Instruction: Every line below should be repeated exactly.

--------------------

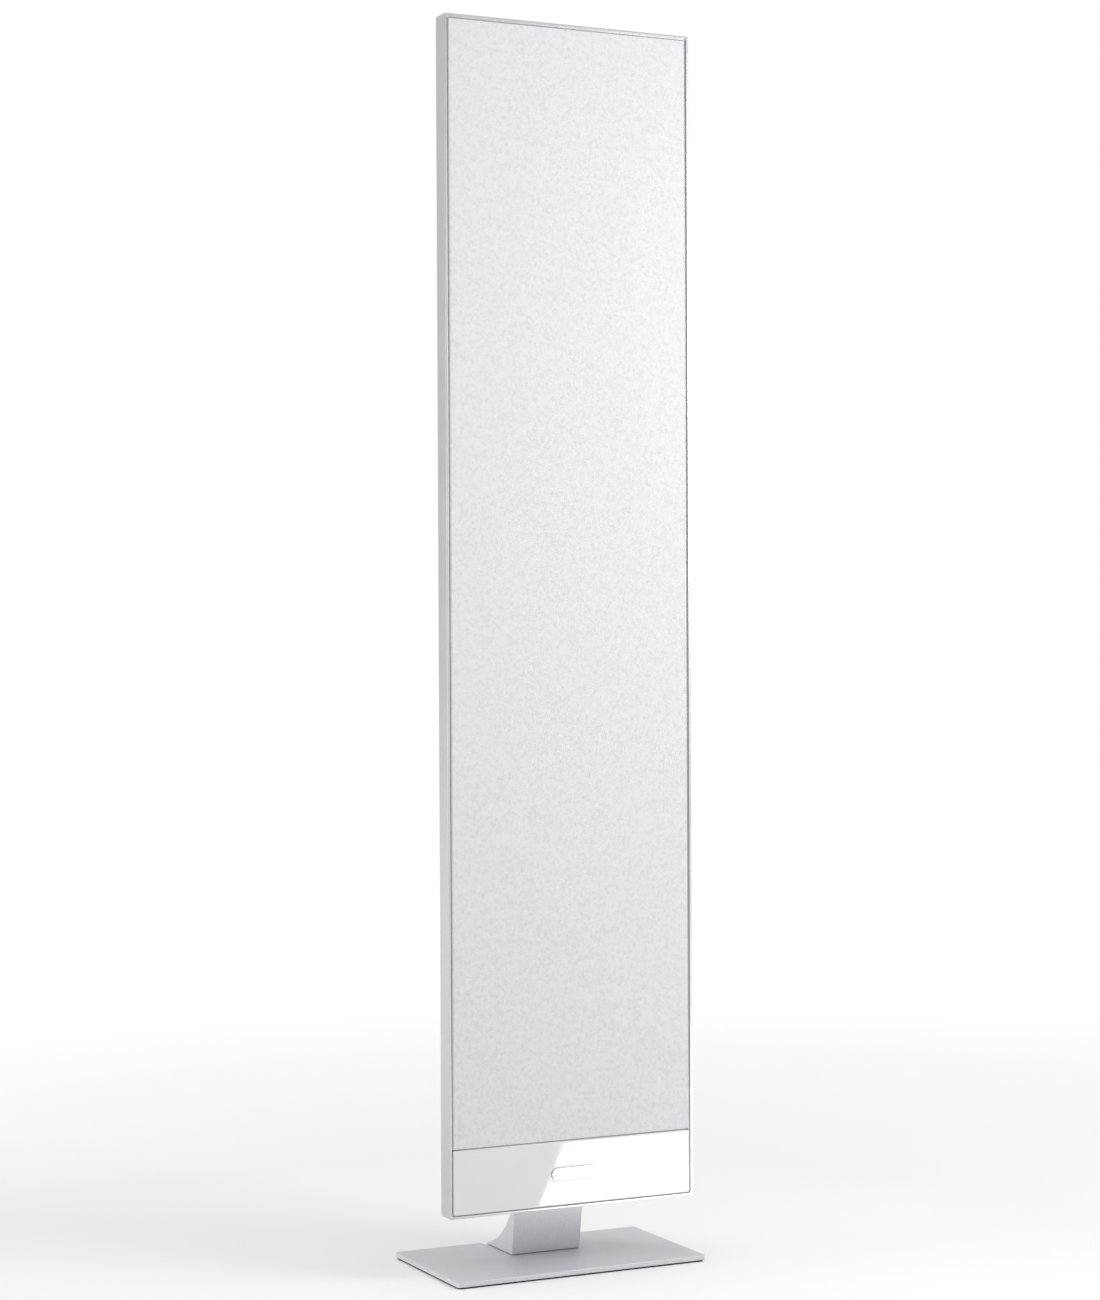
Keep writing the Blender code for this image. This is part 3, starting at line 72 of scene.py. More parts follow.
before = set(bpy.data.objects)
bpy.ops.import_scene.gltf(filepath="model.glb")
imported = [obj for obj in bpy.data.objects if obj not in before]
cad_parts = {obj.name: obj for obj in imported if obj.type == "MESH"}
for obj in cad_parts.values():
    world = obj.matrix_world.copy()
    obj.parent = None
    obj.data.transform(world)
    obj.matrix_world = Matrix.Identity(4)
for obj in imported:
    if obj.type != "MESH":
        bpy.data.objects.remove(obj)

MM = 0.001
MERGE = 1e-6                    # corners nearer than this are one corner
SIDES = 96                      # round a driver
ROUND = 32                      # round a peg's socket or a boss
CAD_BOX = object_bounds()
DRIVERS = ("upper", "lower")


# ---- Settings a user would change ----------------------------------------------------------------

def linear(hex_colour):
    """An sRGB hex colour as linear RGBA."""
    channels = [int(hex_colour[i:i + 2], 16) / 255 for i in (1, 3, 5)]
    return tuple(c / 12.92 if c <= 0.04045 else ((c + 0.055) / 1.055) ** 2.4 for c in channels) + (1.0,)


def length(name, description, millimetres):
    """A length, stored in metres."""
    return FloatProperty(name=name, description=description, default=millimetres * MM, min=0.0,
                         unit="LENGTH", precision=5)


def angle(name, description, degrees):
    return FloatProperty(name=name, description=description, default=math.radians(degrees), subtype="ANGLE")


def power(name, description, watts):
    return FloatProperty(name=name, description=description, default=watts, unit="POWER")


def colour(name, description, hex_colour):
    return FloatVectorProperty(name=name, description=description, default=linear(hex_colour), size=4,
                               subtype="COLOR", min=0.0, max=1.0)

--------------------

The response:
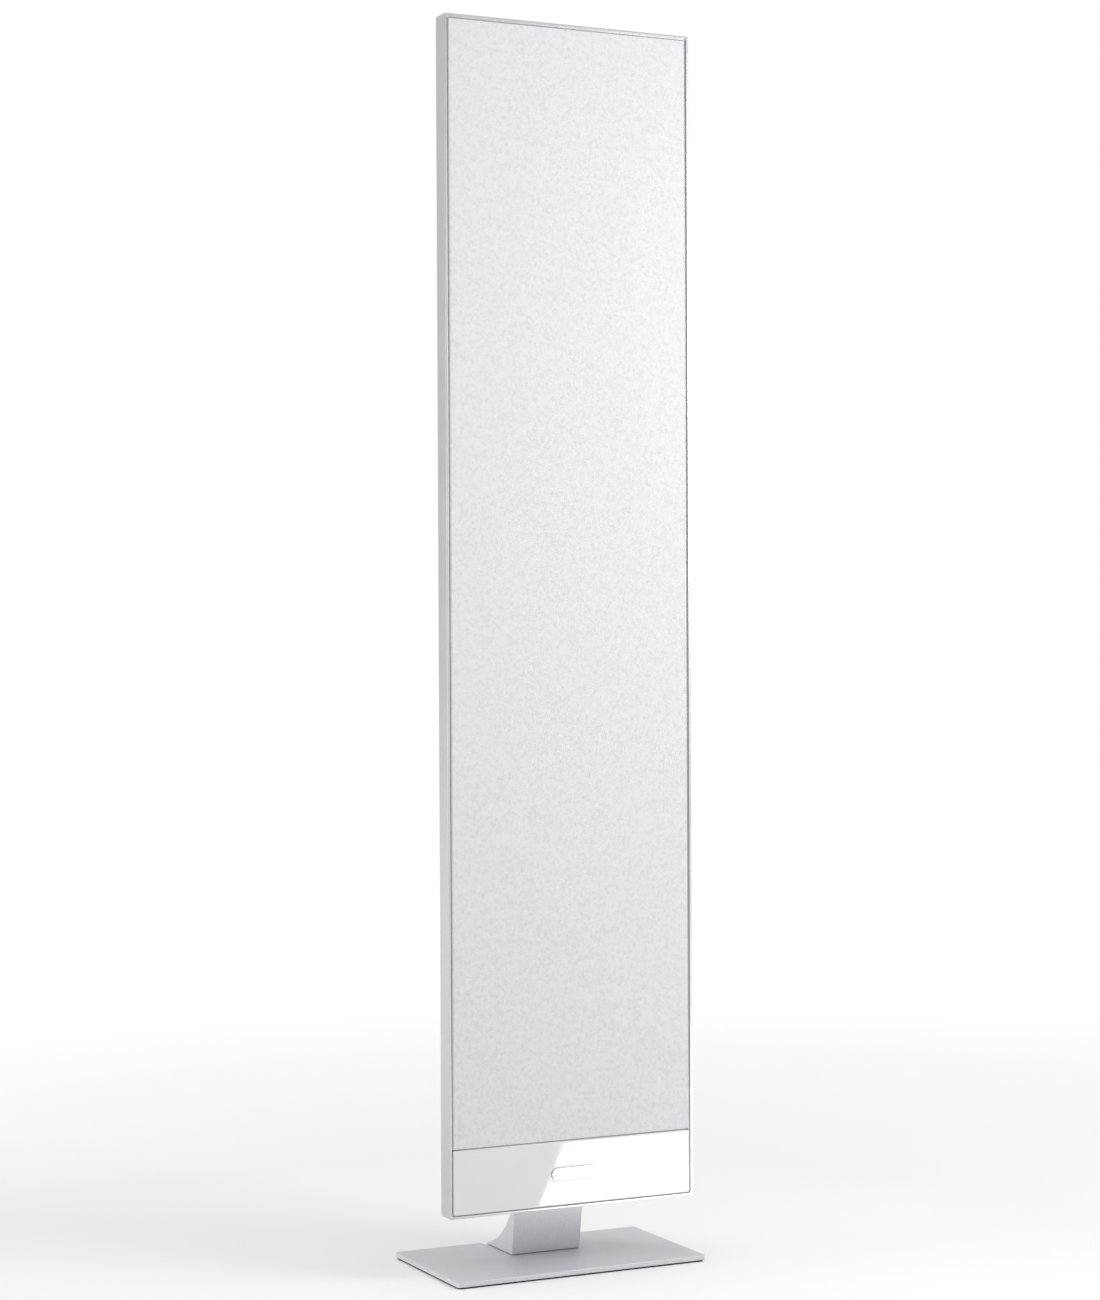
Keep writing the Blender code for this image. This is part 3, starting at line 72 of scene.py. More parts follow.
before = set(bpy.data.objects)
bpy.ops.import_scene.gltf(filepath="model.glb")
imported = [obj for obj in bpy.data.objects if obj not in before]
cad_parts = {obj.name: obj for obj in imported if obj.type == "MESH"}
for obj in cad_parts.values():
    world = obj.matrix_world.copy()
    obj.parent = None
    obj.data.transform(world)
    obj.matrix_world = Matrix.Identity(4)
for obj in imported:
    if obj.type != "MESH":
        bpy.data.objects.remove(obj)

MM = 0.001
MERGE = 1e-6                    # corners nearer than this are one corner
SIDES = 96                      # round a driver
ROUND = 32                      # round a peg's socket or a boss
CAD_BOX = object_bounds()
DRIVERS = ("upper", "lower")


# ---- Settings a user would change ----------------------------------------------------------------

def linear(hex_colour):
    """An sRGB hex colour as linear RGBA."""
    channels = [int(hex_colour[i:i + 2], 16) / 255 for i in (1, 3, 5)]
    return tuple(c / 12.92 if c <= 0.04045 else ((c + 0.055) / 1.055) ** 2.4 for c in channels) + (1.0,)


def length(name, description, millimetres):
    """A length, stored in metres."""
    return FloatProperty(name=name, description=description, default=millimetres * MM, min=0.0,
                         unit="LENGTH", precision=5)


def angle(name, description, degrees):
    return FloatProperty(name=name, description=description, default=math.radians(degrees), subtype="ANGLE")


def power(name, description, watts):
    return FloatProperty(name=name, description=description, default=watts, unit="POWER")


def colour(name, description, hex_colour):
    return FloatVectorProperty(name=name, description=description, default=linear(hex_colour), size=4,
                               subtype="COLOR", min=0.0, max=1.0)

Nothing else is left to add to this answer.